If the Paris attack was in retaliation to colonial suppression, why did the rest of the Muslim world castigate Charlie Hebdo and eulogise the murders? Why did Ghulam Ahmed Bilour announce $200,000 head money for Charlie Hebdo cartoonists, even though he has lost his own party members owing to the same Islamist terrorism that targeted the French publication?

The reason is simple: a certain school of thought prevailing among a large percentage of – but not all – Muslims dubs any pictorial depiction of the Prophet as blasphemous, with many touting the act as being worthy of murder. To tout Charlie Hebdo’s satire as being ‘Islamophobic’ and anti-Muslim is to not only peddle the Muslim world as a monolith, but to claim that belief in the narrowest and the most intolerant version of Islam is representative of all Muslims. Ironically, the ostensible protestors against Charlie Hebdo’s Islamphobia are inadvertently guilty of perpetuating anti-Muslim bigotry themselves.

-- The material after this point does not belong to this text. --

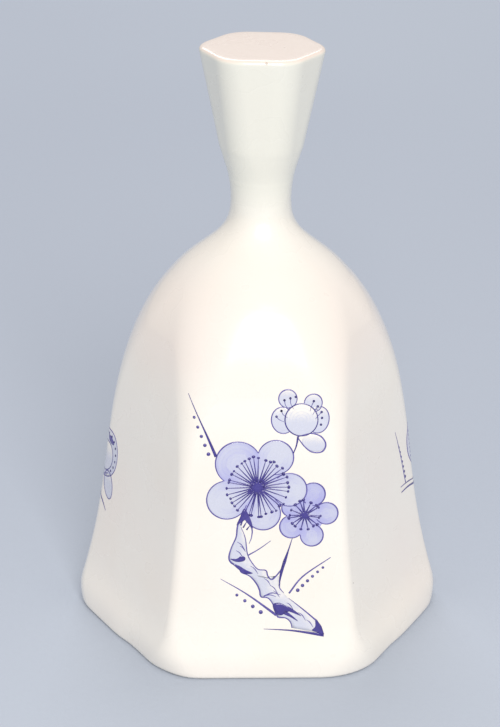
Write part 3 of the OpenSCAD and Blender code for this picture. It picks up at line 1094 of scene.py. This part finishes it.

What the radical Islamists and their apologists won’t discuss is the tradition of drawing Prophet Muhammad’s images as a form of tribute by many Muslim artists throughout centuries. What they won’t discuss either is the fact that an ostensibly anti-Muslim publication received glowing tributes from many Arab Muslim newspapers in the aftermath of the Paris attack, with Op-Eds in Charlie Hebdo’s support being published in Pakistan as well. An Iranian newspaper published ‘Je suis Charlie’ on its front page.

You can deem Sabeen’s talk or Charlie Hebdo’s satire as “violating the acceptable” but in either case you can’t simultaneously be a flag-bearer of free speech. For consistency’s sake, it’s better to not pay any regard to freedom of speech, than being selective in safeguarding it. If you’re Sabeen, but not Charlie, for all practical purposes you’re neither.